Studies have found bullying has health and psychological repercussions – and the effects can last into adulthood. The victims of childhood bullying, as well as bully-victims (those who
are both bullied and bully others), are “at increased risk of poor health, wealth, and social- relationship outcomes in adulthood,” according to a report in Psychological Science journal. Pure bullies (those who bully but are not victims) weren’t found to be at increased risk.
 Bullying versus conflict
For parents and educators to effectively address bullying, we must first understand what constitutes bullying. When we see it, we often don’t recognize it because, from the outside, it looks like a conflict. In fact, it usually is nothing more than conflict. In the heat of the moment, kids, like adults, can say and do mean things to each other. That, in and of itself, doesn’t constitute bullying. Because parents and teachers are aware of this, it’s sometimes easy to dismiss a child’s complaints about being harassed as nothing more than a spat.

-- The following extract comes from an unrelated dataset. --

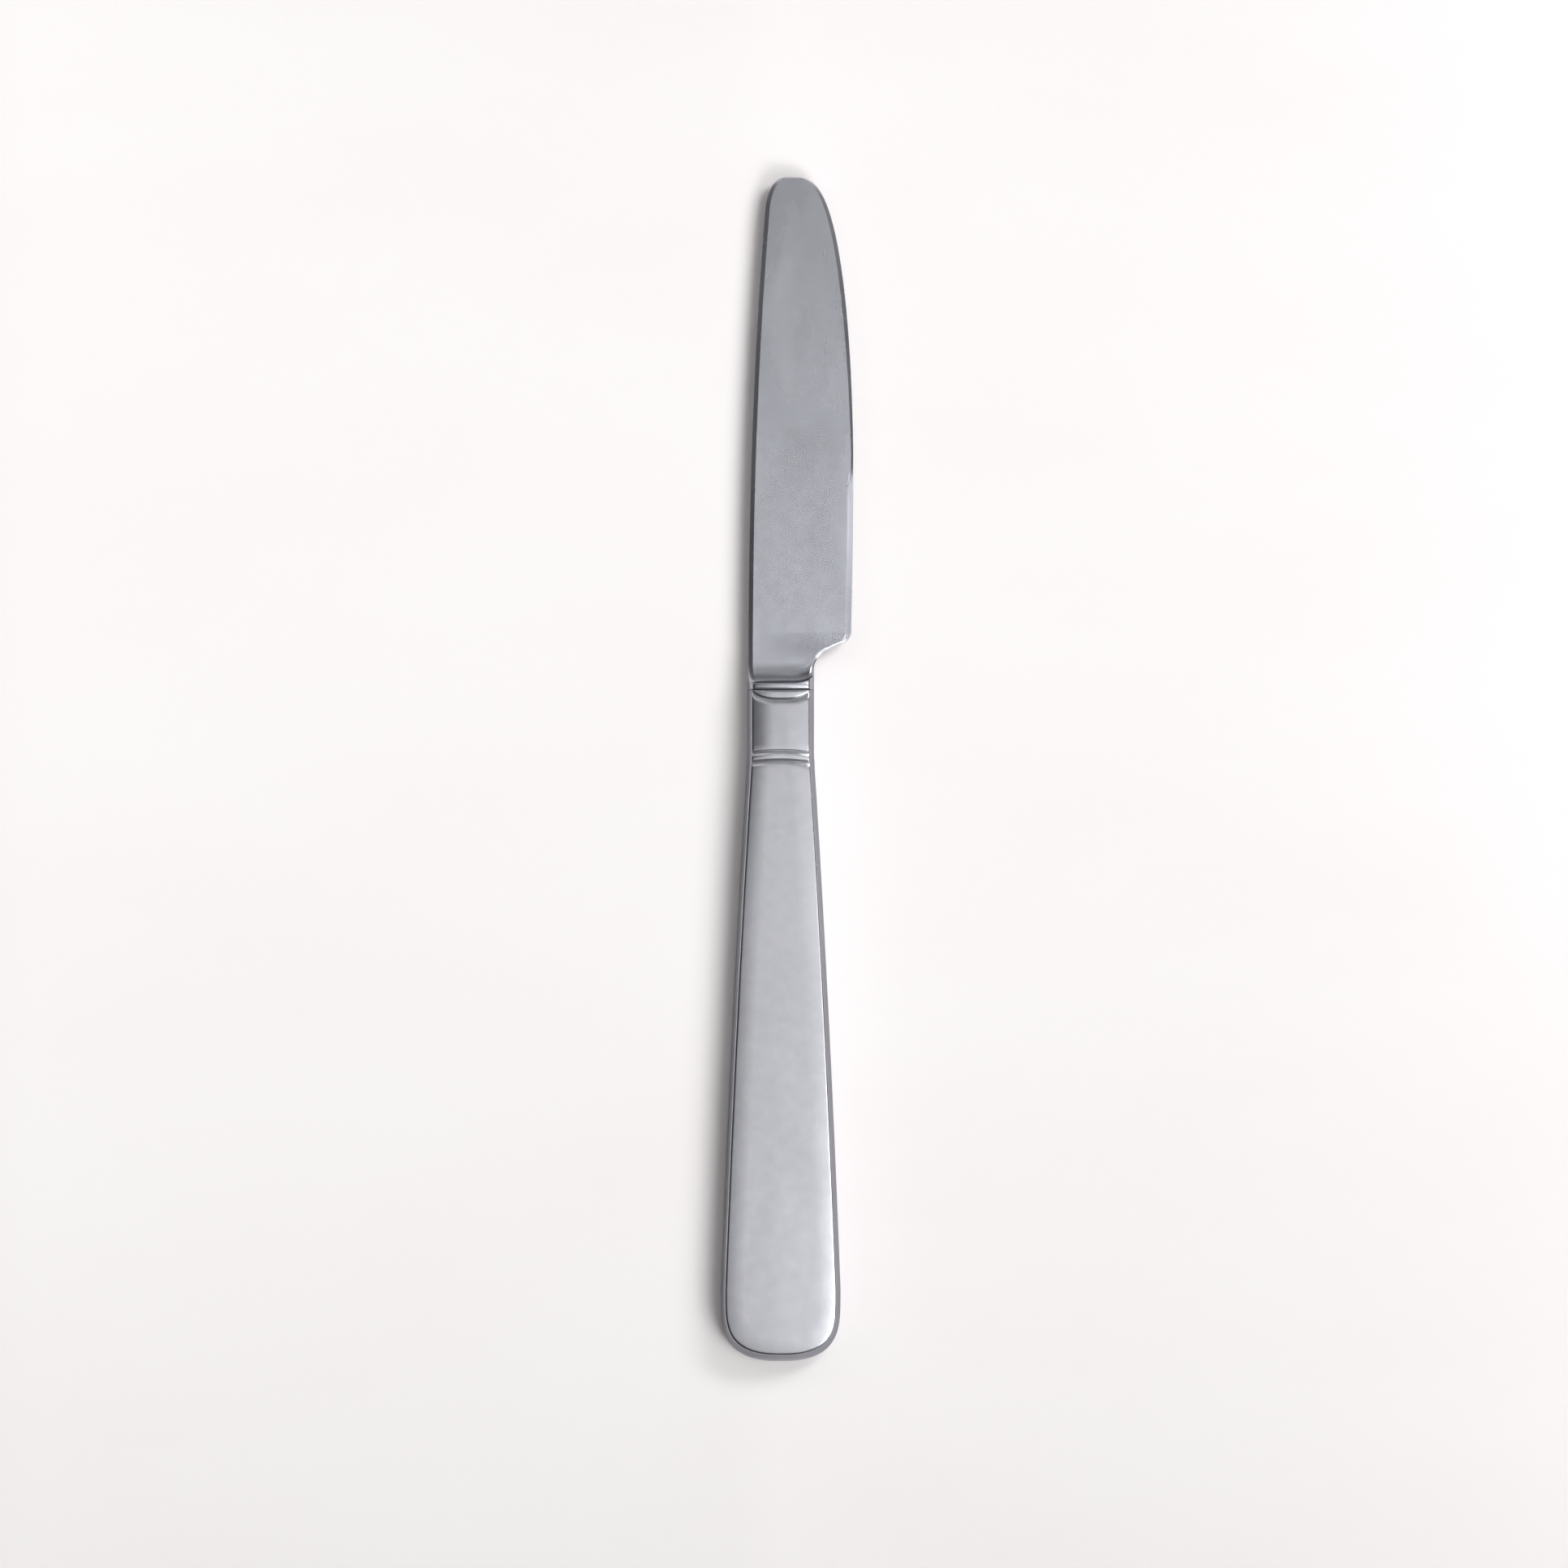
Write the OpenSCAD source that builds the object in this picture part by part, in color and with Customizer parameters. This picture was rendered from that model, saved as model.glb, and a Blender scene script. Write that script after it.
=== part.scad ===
// Hollow-handled table knife: a forged blade, bolster and tang, two pressed handle halves
// brazed along their rims, and the filling that grips the tang inside them.
// The blade's seat on the handle is at y = 0 in every function below, with the tip at +y,
// the butt at -y, the cutting edge at +x and the middle of the thickness at z = 0.

/* [Blade] */
// Length from the seat on the handle to the tip
blade_len = 101.8; // [90:0.1:115]
// How far the spine stands from the knife's axis
spine_off = 6.4; // [5.5:0.05:7.5]
// How far the belly's fullest point stands from the knife's axis
belly_off = 14.4; // [12.5:0.1:17]
// How far the tip stands from the knife's axis, towards the edge
tip_off = 1.7; // [0.5:0.1:3]
// How far the spine sweeps towards the axis by the tip
spine_sweep = 3.9; // [2:0.1:5]
// Length over which the belly curves in to the tip
belly_len = 57.8; // [45:0.1:70]
// Length over which the spine rounds over to the tip
tip_round = 6.4; // [4:0.1:9]
// Thickness at the spine, beside the bolster
spine_t = 2.6; // [2:0.1:3.2]
// Thickness at the spine, at the tip
tip_t = 1.3; // [1:0.1:1.6]
// Width of the broken edge along the spine, seen from above
spine_round = 0.85; // [0.5:0.05:1.2]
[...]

So, here are some questions to help determine which it is:
• Do both children have equal power? If so, it’s conflict. In bullying, the bully has more power or more perceived power.
• Are both children able to express their concerns or views? Or is one child passive or unable to express her side for some reason?
• Does the behavior stop when the antagonizing child recognizes he’s hurting another? Or does the aggressor continue, while being fully aware of the effects of his behavior?